-- start Information provided --

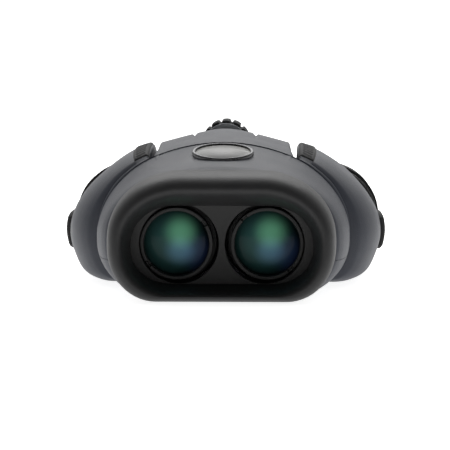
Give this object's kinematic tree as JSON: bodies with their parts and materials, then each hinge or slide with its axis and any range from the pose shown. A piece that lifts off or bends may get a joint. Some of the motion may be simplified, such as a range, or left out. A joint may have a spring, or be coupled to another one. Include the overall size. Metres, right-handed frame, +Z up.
{
  "type": "compact binoculars",
  "caption": "Compact reverse-porro binoculars with a broad front hood, folding wings joined by gear sectors, a central focusing wheel and twist-up eyecups.",
  "frame": {"origin": "centre of the bounding box's foot, on the surface the binoculars rest on", "axes": "-Y towards the object looked at, +Y towards the eyes, +Z up, +X to the user's left"},
  "size_m": [0.1092, 0.114, 0.0541],
  "materials": {
    "hood_armour": "satin",
    "body_armour": "soft satin",
    "grip_rubber": "matte, ribbed",
    "dark_plastic": "matte",
    "frame_plastic": "matte",
    "steel": "turned",
    "brass": "turned",
    "wheel_plastic": "satin",
    "bezel_metal": "polished",
    "badge_gloss": "glossy dome",
    "coated_glass": "green and violet antireflection coating",
    "clear_glass": "polished"
  },
  "bodies": {
    "main_body": {"upper_shell": "body_armour", "lower_shell": "body_armour", "objective_hood": "hood_armour", "baffle_panel": "dark_plastic", "chassis": "frame_plastic", "guide_rods": "steel", "cam_plate": "dark_plastic", "nameplate_bezel": "bezel_metal", "nameplate": "badge_gloss", "tripod_bush": "brass", "case_screws": "steel", "wheel_bearing": "brass"},
    "left_wing": {"left_wing_shell": "body_armour", "left_rear_cover": "body_armour", "left_prism_plate": "frame_plastic", "left_rear_prism": "clear_glass", "left_front_prism": "clear_glass", "left_prism_clips": "steel", "left_side_grip_pad": "grip_rubber", "left_top_grip_pad": "grip_rubber", "left_sync_gear": "frame_plastic", "left_eyepiece_tube": "dark_plastic", "left_eyepiece_collar": "dark_plastic", "left_ocular_cell": "dark_plastic", "left_field_lens": "clear_glass", "left_eye_lens": "coated_glass"},
    "right_wing": {"right_wing_shell": "body_armour", "right_rear_cover": "body_armour", "right_prism_plate": "frame_plastic", "right_rear_prism": "clear_glass", "right_front_prism": "clear_glass", "right_prism_clips": "steel", "right_side_grip_pad": "grip_rubber", "right_top_grip_pad": "grip_rubber", "right_sync_gear": "frame_plastic", "right_eyepiece_tube": "dark_plastic"},
    "focus_wheel": {"focus_wheel_core": "wheel_plastic", "focus_wheel_grip": "grip_rubber", "focus_shaft": "steel", "wheel_clip": "steel"},
    "carriage": {"objective_carriage": "frame_plastic", "focus_nut": "brass"},
    "left_objective": {"left_objective_cell": "dark_plastic", "left_objective_crown": "coated_glass", "left_objective_flint": "clear_glass", "left_retaining_ring": "dark_plastic"},
    "right_objective": {"right_objective_cell": "dark_plastic", "right_objective_crown": "coated_glass", "right_objective_flint": "clear_glass", "right_retaining_ring": "dark_plastic"},
    "left_eyecup_guide": {"left_eyecup_guide": "dark_plastic"},
    "right_eyecup_guide": {"right_eyecup_guide": "dark_plastic"},
    "left_eyecup": {"left_eyecup_sleeve": "dark_plastic", "left_eyecup_rubber": "grip_rubber"},
    "right_eyecup": {"right_eyecup_sleeve": "dark_plastic", "right_eyecup_rubber": "grip_rubber"},
    "diopter_ring": {"diopter_ring": "dark_plastic"},
    "right_ocular": {"right_ocular_cell": "dark_plastic", "right_field_lens": "clear_glass", "right_eye_lens": "coated_glass"}
  },
  "joints": [
    {"name": "left_wing_fold", "type": "hinge", "parent": "main_body", "child": "left_wing", "pos_m": [0.0144, 0, 0.0174], "axis": [0, 1, 0], "range_deg": [-2, 47]},
    {"name": "right_wing_fold", "type": "hinge", "parent": "main_body", "child": "right_wing", "pos_m": [-0.0144, 0, 0.0174], "axis": [0, 1, 0], "range_deg": [-47, 2]},
    {"name": "focus_turn", "type": "hinge", "parent": "main_body", "child": "focus_wheel", "pos_m": [0, 0, 0.0454], "axis": [0, 1, 0], "range_deg": [0, 450]},
    {"name": "carriage_slide", "type": "slide", "parent": "main_body", "child": "carriage", "axis": [0, -1, 0], "range_m": [0, 0.0056]},
    {"name": "left_objective_shift", "type": "slide", "parent": "carriage", "child": "left_objective", "axis": [-1, 0, 0], "range_m": [0, 0.0012]},
    {"name": "right_objective_shift", "type": "slide", "parent": "carriage", "child": "right_objective", "axis": [1, 0, 0], "range_m": [0, 0.0012]},
    {"name": "left_eyecup_rise", "type": "slide", "parent": "left_wing", "child": "left_eyecup_guide", "axis": [0, 1, 0], "range_m": [0, 0.007]},
    {"name": "left_eyecup_turn", "type": "hinge", "parent": "left_eyecup_guide", "child": "left_eyecup", "pos_m": [0.0363, 0, 0.0186], "axis": [0, 1, 0], "range_deg": [0, 100]},
    {"name": "right_eyecup_rise", "type": "slide", "parent": "right_wing", "child": "right_eyecup_guide", "axis": [0, 1, 0], "range_m": [0, 0.007]},
    {"name": "right_eyecup_turn", "type": "hinge", "parent": "right_eyecup_guide", "child": "right_eyecup", "pos_m": [-0.0363, 0, 0.0186], "axis": [0, 1, 0], "range_deg": [0, 100]},
    {"name": "diopter_turn", "type": "hinge", "parent": "right_wing", "child": "diopter_ring", "pos_m": [-0.0363, 0, 0.0186], "axis": [0, 1, 0], "range_deg": [-50, 50]},
    {"name": "right_ocular_shift", "type": "slide", "parent": "right_wing", "child": "right_ocular", "axis": [0, 1, 0], "range_m": [-0.001, 0.001]}
  ],
  "couplings": [
    {"joint": "right_wing_fold", "follows": "left_wing_fold", "ratio": -1},
    {"joint": "focus_turn", "follows": "carriage_slide", "rad_per_m": 1402.5},
    {"joint": "left_objective_shift", "follows": "carriage_slide", "ratio": 0.21429},
    {"joint": "right_objective_shift", "follows": "carriage_slide", "ratio": 0.21429},
    {"joint": "left_eyecup_turn", "follows": "left_eyecup_rise", "rad_per_m": 249.33},
    {"joint": "right_eyecup_turn", "follows": "right_eyecup_rise", "rad_per_m": 249.33},
    {"joint": "diopter_turn", "follows": "right_ocular_shift", "rad_per_m": 872.66}
  ]
}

-- end Information provided --

Problem to solve ▸ Return all the data exactly as given.

In response ▸
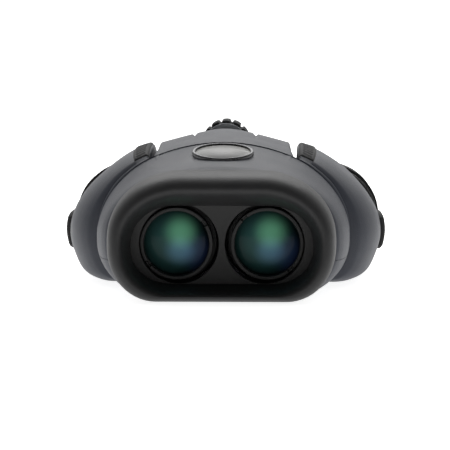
Give this object's kinematic tree as JSON: bodies with their parts and materials, then each hinge or slide with its axis and any range from the pose shown. A piece that lifts off or bends may get a joint. Some of the motion may be simplified, such as a range, or left out. A joint may have a spring, or be coupled to another one. Include the overall size. Metres, right-handed frame, +Z up.
{
  "type": "compact binoculars",
  "caption": "Compact reverse-porro binoculars with a broad front hood, folding wings joined by gear sectors, a central focusing wheel and twist-up eyecups.",
  "frame": {"origin": "centre of the bounding box's foot, on the surface the binoculars rest on", "axes": "-Y towards the object looked at, +Y towards the eyes, +Z up, +X to the user's left"},
  "size_m": [0.1092, 0.114, 0.0541],
  "materials": {
    "hood_armour": "satin",
    "body_armour": "soft satin",
    "grip_rubber": "matte, ribbed",
    "dark_plastic": "matte",
    "frame_plastic": "matte",
    "steel": "turned",
    "brass": "turned",
    "wheel_plastic": "satin",
    "bezel_metal": "polished",
    "badge_gloss": "glossy dome",
    "coated_glass": "green and violet antireflection coating",
    "clear_glass": "polished"
  },
  "bodies": {
    "main_body": {"upper_shell": "body_armour", "lower_shell": "body_armour", "objective_hood": "hood_armour", "baffle_panel": "dark_plastic", "chassis": "frame_plastic", "guide_rods": "steel", "cam_plate": "dark_plastic", "nameplate_bezel": "bezel_metal", "nameplate": "badge_gloss", "tripod_bush": "brass", "case_screws": "steel", "wheel_bearing": "brass"},
    "left_wing": {"left_wing_shell": "body_armour", "left_rear_cover": "body_armour", "left_prism_plate": "frame_plastic", "left_rear_prism": "clear_glass", "left_front_prism": "clear_glass", "left_prism_clips": "steel", "left_side_grip_pad": "grip_rubber", "left_top_grip_pad": "grip_rubber", "left_sync_gear": "frame_plastic", "left_eyepiece_tube": "dark_plastic", "left_eyepiece_collar": "dark_plastic", "left_ocular_cell": "dark_plastic", "left_field_lens": "clear_glass", "left_eye_lens": "coated_glass"},
    "right_wing": {"right_wing_shell": "body_armour", "right_rear_cover": "body_armour", "right_prism_plate": "frame_plastic", "right_rear_prism": "clear_glass", "right_front_prism": "clear_glass", "right_prism_clips": "steel", "right_side_grip_pad": "grip_rubber", "right_top_grip_pad": "grip_rubber", "right_sync_gear": "frame_plastic", "right_eyepiece_tube": "dark_plastic"},
    "focus_wheel": {"focus_wheel_core": "wheel_plastic", "focus_wheel_grip": "grip_rubber", "focus_shaft": "steel", "wheel_clip": "steel"},
    "carriage": {"objective_carriage": "frame_plastic", "focus_nut": "brass"},
    "left_objective": {"left_objective_cell": "dark_plastic", "left_objective_crown": "coated_glass", "left_objective_flint": "clear_glass", "left_retaining_ring": "dark_plastic"},
    "right_objective": {"right_objective_cell": "dark_plastic", "right_objective_crown": "coated_glass", "right_objective_flint": "clear_glass", "right_retaining_ring": "dark_plastic"},
    "left_eyecup_guide": {"left_eyecup_guide": "dark_plastic"},
    "right_eyecup_guide": {"right_eyecup_guide": "dark_plastic"},
    "left_eyecup": {"left_eyecup_sleeve": "dark_plastic", "left_eyecup_rubber": "grip_rubber"},
    "right_eyecup": {"right_eyecup_sleeve": "dark_plastic", "right_eyecup_rubber": "grip_rubber"},
    "diopter_ring": {"diopter_ring": "dark_plastic"},
    "right_ocular": {"right_ocular_cell": "dark_plastic", "right_field_lens": "clear_glass", "right_eye_lens": "coated_glass"}
  },
  "joints": [
    {"name": "left_wing_fold", "type": "hinge", "parent": "main_body", "child": "left_wing", "pos_m": [0.0144, 0, 0.0174], "axis": [0, 1, 0], "range_deg": [-2, 47]},
    {"name": "right_wing_fold", "type": "hinge", "parent": "main_body", "child": "right_wing", "pos_m": [-0.0144, 0, 0.0174], "axis": [0, 1, 0], "range_deg": [-47, 2]},
    {"name": "focus_turn", "type": "hinge", "parent": "main_body", "child": "focus_wheel", "pos_m": [0, 0, 0.0454], "axis": [0, 1, 0], "range_deg": [0, 450]},
    {"name": "carriage_slide", "type": "slide", "parent": "main_body", "child": "carriage", "axis": [0, -1, 0], "range_m": [0, 0.0056]},
    {"name": "left_objective_shift", "type": "slide", "parent": "carriage", "child": "left_objective", "axis": [-1, 0, 0], "range_m": [0, 0.0012]},
    {"name": "right_objective_shift", "type": "slide", "parent": "carriage", "child": "right_objective", "axis": [1, 0, 0], "range_m": [0, 0.0012]},
    {"name": "left_eyecup_rise", "type": "slide", "parent": "left_wing", "child": "left_eyecup_guide", "axis": [0, 1, 0], "range_m": [0, 0.007]},
    {"name": "left_eyecup_turn", "type": "hinge", "parent": "left_eyecup_guide", "child": "left_eyecup", "pos_m": [0.0363, 0, 0.0186], "axis": [0, 1, 0], "range_deg": [0, 100]},
    {"name": "right_eyecup_rise", "type": "slide", "parent": "right_wing", "child": "right_eyecup_guide", "axis": [0, 1, 0], "range_m": [0, 0.007]},
    {"name": "right_eyecup_turn", "type": "hinge", "parent": "right_eyecup_guide", "child": "right_eyecup", "pos_m": [-0.0363, 0, 0.0186], "axis": [0, 1, 0], "range_deg": [0, 100]},
    {"name": "diopter_turn", "type": "hinge", "parent": "right_wing", "child": "diopter_ring", "pos_m": [-0.0363, 0, 0.0186], "axis": [0, 1, 0], "range_deg": [-50, 50]},
    {"name": "right_ocular_shift", "type": "slide", "parent": "right_wing", "child": "right_ocular", "axis": [0, 1, 0], "range_m": [-0.001, 0.001]}
  ],
  "couplings": [
    {"joint": "right_wing_fold", "follows": "left_wing_fold", "ratio": -1},
    {"joint": "focus_turn", "follows": "carriage_slide", "rad_per_m": 1402.5},
    {"joint": "left_objective_shift", "follows": "carriage_slide", "ratio": 0.21429},
    {"joint": "right_objective_shift", "follows": "carriage_slide", "ratio": 0.21429},
    {"joint": "left_eyecup_turn", "follows": "left_eyecup_rise", "rad_per_m": 249.33},
    {"joint": "right_eyecup_turn", "follows": "right_eyecup_rise", "rad_per_m": 249.33},
    {"joint": "diopter_turn", "follows": "right_ocular_shift", "rad_per_m": 872.66}
  ]
}